Moore received three days' adjustment segregation and 360 days' program segregation.  Moore appealed the determination to the institution superintendent, who affirmed the committee's decision.

                        Judicial review of a prison disciplinary committee's decision is limited to: (1) whether the committee remained within its jurisdiction; (2) whether it acted pursuant to law; (3) whether its decision was arbitrary, oppressive or unreasonable and represented its will rather than its judgment; and (4) whether the evidence was such that it might reasonably make the decision it did.  State ex rel. Whiting v. Kolb, 158 Wis.2d 226, 233, 461 N.W.2d 816, 819 (Ct. App. 1990).  The committee's finding of facts is conclusive if supported by any reasonable view of the evidence, and a court may not substitute its view of the evidence for that of the committee.  Id.

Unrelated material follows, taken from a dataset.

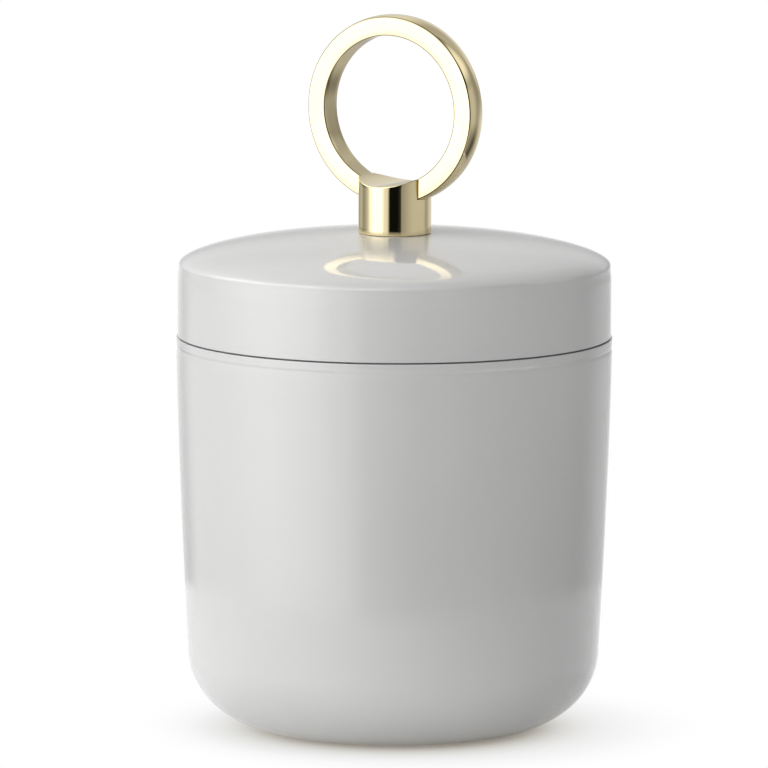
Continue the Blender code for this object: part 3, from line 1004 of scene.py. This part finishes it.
def studio_world():
    """White behind the object, and soft panels in everything that it reflects."""
    world = bpy.data.worlds.new("studio")
    world.use_nodes = True
    tree = world.node_tree
    tree.nodes.clear()
    add = node_adder(tree)
    direction = add("ShaderNodeTexCoord").outputs["Generated"]
    turn = {"Vector": direction, "Angle": -CAMERA_AZIMUTH}
    turned = add("ShaderNodeVectorRotate", turn, rotation_type="Z_AXIS").outputs[0]
    parts = add("ShaderNodeSeparateXYZ", {0: turned}).outputs
    azimuth = maths(add, "ARCTAN2", parts["X"], maths(add, "MULTIPLY", parts["Y"], -1.0))
    elevation = maths(add, "ARCSINE", parts["Z"])
    total = STUDIO_BASE
    for side, half_width, left, right, rise, half_height, fade, strength in PANELS.values():
        off = maths(add, "SUBTRACT", azimuth, math.radians(side))
        off = maths(add, "WRAP", off, math.pi, -math.pi)
        rise_off = maths(add, "SUBTRACT", elevation, math.radians(rise))
        across = panel_window(add, off, half_width, left, right)
        upright = panel_window(add, rise_off, half_height, fade, fade)
        panel = maths(add, "MULTIPLY", maths(add, "MULTIPLY", across, upright), strength)
        total = maths(add, "ADD", total, panel)
    seen = add("ShaderNodeBackground", {"Color": WHITE, "Strength": 1.0}).outputs[0]
    light = add("ShaderNodeBackground", {"Color": WHITE, "Strength": total}).outputs[0]
    direct = add("ShaderNodeLightPath").outputs["Is Camera Ray"]
    mix = add("ShaderNodeMixShader", {0: direct, 1: light, 2: seen})
    add("ShaderNodeOutputWorld", {"Surface": mix.outputs[0]})
    bpy.context.scene.world = world


# The floor round the foot: how open it is to the sky, and the tone that the camera then sees. The
# floor glows with that tone, which is painted shadow, darker where the floor is less open.
FLOOR_RADIUS = 182.0 * MM
FLOOR_SET_BACK = 20.0 * MM
FLOOR_SOFT_RIM = 22.0 * MM
SHADE_REACH = 50.0 * MM
SHADE_LEAN = 0.15
SHADE_SAMPLES = 16
FLOOR_BOUNCE = 0.88
# A painted shadow beside the foot, off to the right: where it lies, how far it reaches, and how much
# it dims the tone
BESIDE_OFF = 42.0 * MM
BESIDE_REACH = (18.0 * MM, 52.0 * MM)
PAINTED_BESIDE_SHADE = 0.78
# Painted shadow: the floor's glowing tone, from darkest at the foot to white where it is open
PAINTED_SHADOW_TONES = [
    (0.00, (0.21, 0.195, 0.165)),
    (0.03, (0.29, 0.27, 0.235)),
    (0.07, (0.47, 0.445, 0.395)),
    (0.12, (0.58, 0.56, 0.52)),
    (0.17, (0.65, 0.635, 0.60)),
    (0.28, (0.745, 0.74, 0.72)),
    (0.41, (0.82, 0.82, 0.81)),
    (0.55, (0.88, 0.88, 0.88)),
    (0.66, (0.945, 0.945, 0.945)),
    (0.73, (1.0, 1.0, 1.0)),
]


def painted_floor_shadow(add):
    """The floor's painted shadow: its colour by how open it is to the sky, with the shade leaning to
    the right.
    """
    lean = Vector((0.0, 0.0, 1.0)) - RIGHTWARD * SHADE_LEAN
    normal = add("ShaderNodeCombineXYZ", dict(enumerate(lean))).outputs[0]
    towards = {"Distance": SHADE_REACH, "Normal": normal}
    openness = add("ShaderNodeAmbientOcclusion", towards, samples=SHADE_SAMPLES).outputs["AO"]
    ramp = add("ShaderNodeValToRGB", {"Fac": openness})
    marks = ramp.color_ramp.elements
    while len(marks) < len(PAINTED_SHADOW_TONES):
        marks.new(1.0)
    for mark, (share, tone) in zip(marks, PAINTED_SHADOW_TONES):
        mark.position = share
        mark.color = (*tone, 1.0)
    return ramp.outputs["Color"]


def floor_material(centre):
    """Shows its tone to the camera and in mirrors as a glow, and is matt to the rest of the light.
    The tone is painted shadow, in the glow and in the matt colour.
    """
    material = bpy.data.materials.new("floor_white_painted_shadow")
    material.use_nodes = True
    tree = material.node_tree
    tree.nodes.clear()
    add = node_adder(tree)
    tone = painted_floor_shadow(add)
    place = add("ShaderNodeTexCoord").outputs["Object"]
    # Painted shadow off to the right of the foot, dimming the tone in mirrors and in the matt colour.
    beside = {0: place, 1: RIGHTWARD * BESIDE_OFF - centre}
    off = add("ShaderNodeVectorMath", beside, operation="DISTANCE").outputs["Value"]
    shaded = scaled(add, tone, soft_step(add, off, *BESIDE_REACH, low=PAINTED_BESIDE_SHADE))
    dimmed = scaled(add, shaded, FLOOR_BOUNCE)
    # The camera and mirrors see the painted shadow tone as a glow; the matt light sees it in the
    # floor's colour.
    seen = add("ShaderNodeEmission", {"Color": tone}).outputs[0]
    mirrored = add("ShaderNodeEmission", {"Color": shaded}).outputs[0]
    matt = add("ShaderNodeBsdfDiffuse", {"Color": dimmed}).outputs[0]
    ray = add("ShaderNodeLightPath").outputs
    unseen = add("ShaderNodeMixShader", {0: ray["Is Glossy Ray"], 1: matt, 2: mirrored}).outputs[0]
    solid = add("ShaderNodeMixShader", {0: ray["Is Camera Ray"], 1: unseen, 2: seen}).outputs[0]
    past = soft_step(add, length_of(add, place), FLOOR_RADIUS - FLOOR_SOFT_RIM, FLOOR_RADIUS)
    clear = add("ShaderNodeBsdfTransparent").outputs[0]
    soft = add("ShaderNodeMixShader", {0: past, 1: solid, 2: clear})
    add("ShaderNodeOutputMaterial", {"Surface": soft.outputs[0]})
    return material


def make_floor():
    """A white disc, as bright as the background where it is open, and with painted shade at the foot.
    """
    profile = between((FLOOR_RADIUS, 0.0), (0.0, 0.0), 8)
    mesh = mesh_of("floor_disc", [turned_grid(profile, full_turn(FLOOR_STEPS))])
    floor = bpy.data.objects.new("floor_disc", mesh)
    floor.location = AWAY * FLOOR_SET_BACK
    bpy.context.scene.collection.objects.link(floor)
    mesh.materials.append(floor_material(floor.location))


add_pieces()
add_felts()
make_camera()
studio_world()
make_floor()
bpy.context.scene.view_settings.view_transform = "Standard"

                        Moore first argues that he is "entitled to a judgment of reversal" because the "respondent failed to refute ... [the] issues or legal theories presented" to the trial court.  Moore is incorrect.  On appeal of a trial court order sustaining a prison disciplinary decision, we review the decision of the disciplinary committee independently of the trial court.  Id.  The respondent's failure to respond to the issues as framed by Moore in his trial court brief is immaterial to whether the action of the disciplinary committee is upheld by this court.[3]

                        Moore next argues that the trial court "abused its discretion when it failed to reverse" the decision of the disciplinary committee.  Moore does not, however, challenge the sufficiency of evidence to support the committee's decision nor does he posit any developed legal challenge to the committee's decision.  Rather, he reiterates his belief that the respondent "failed to refute" his arguments.  As we noted above, that "failure" does not mandate a reversal of the committee's decision.

                        Lastly, Moore claims that the trial court was "bias[ed] and prejudice[d]" against him because it upheld the committee's decision and rejected his "unrefuted" arguments.  This argument is little more than a rephrasing of the same argument that we have already rejected.  Bias cannot be shown simply by pointing to a court's rejection of legal argument.

                        Moore has not shown that the disciplinary committee acted outside its jurisdiction or not according to law.  He also failed to show that the committee's decision was arbitrary, oppressive or unreasonable and represented its will rather than its judgment or that the evidence did not reasonably support its decision.  Therefore, the court's orders upholding the disciplinary committee's decision must be affirmed.

                        By the Court.—Orders affirmed.

                        This opinion will not be published.  See Rule 809.23(1)(b)5, Stats.



     [1] Wisconsin Adm. Code § DOC 303.16 provides:  "Any inmate who intentionally does any of the following is guilty of an offense:  (1) Communicates to another an intent to physically harm or harass that person or another; (2) Communicates an intent to cause damage to or loss of that person's or another person's property; or (3) Communicates an intent to make an accusation he or she knows is false."

     [2] Wisconsin Adm. Code § DOC 303.12 provides: "Any inmate who intentionally causes bodily injury to another is guilty of an offense."  Under Wis. Adm. Code § DOC 303.06(1), an inmate is guilty of attempt if: "(a) The inmate intended to do something which would have been a rule violation; and (b) The inmate did acts which showed that he or she intended to violate the rule at that time."  For recordkeeping purposes, an attempted offense is differentiated from a completed offense by the suffix A.  Wis. Adm. Code § DOC 303.06(2).

     [3]  Moore relies on the familiar proposition that a respondent on appeal "`cannot complain if propositions of an appellant are taken as confessed which they do not undertake to refute.'"  See e.g., State ex rel. Sahagian v. Young, 141 Wis.2d 495, 500, 415 N.W.2d 568, 570 (Ct. App. 1987) (quoting Charolais Breeding Ranches v. FPC Sec., 90 Wis.2d 97, 109, 279 N.W.2d 493, 499 (Ct. App. 1979)).  That proposition, however, does not require a court to accept the issues as framed by the parties nor does it require a court to accept groundless arguments.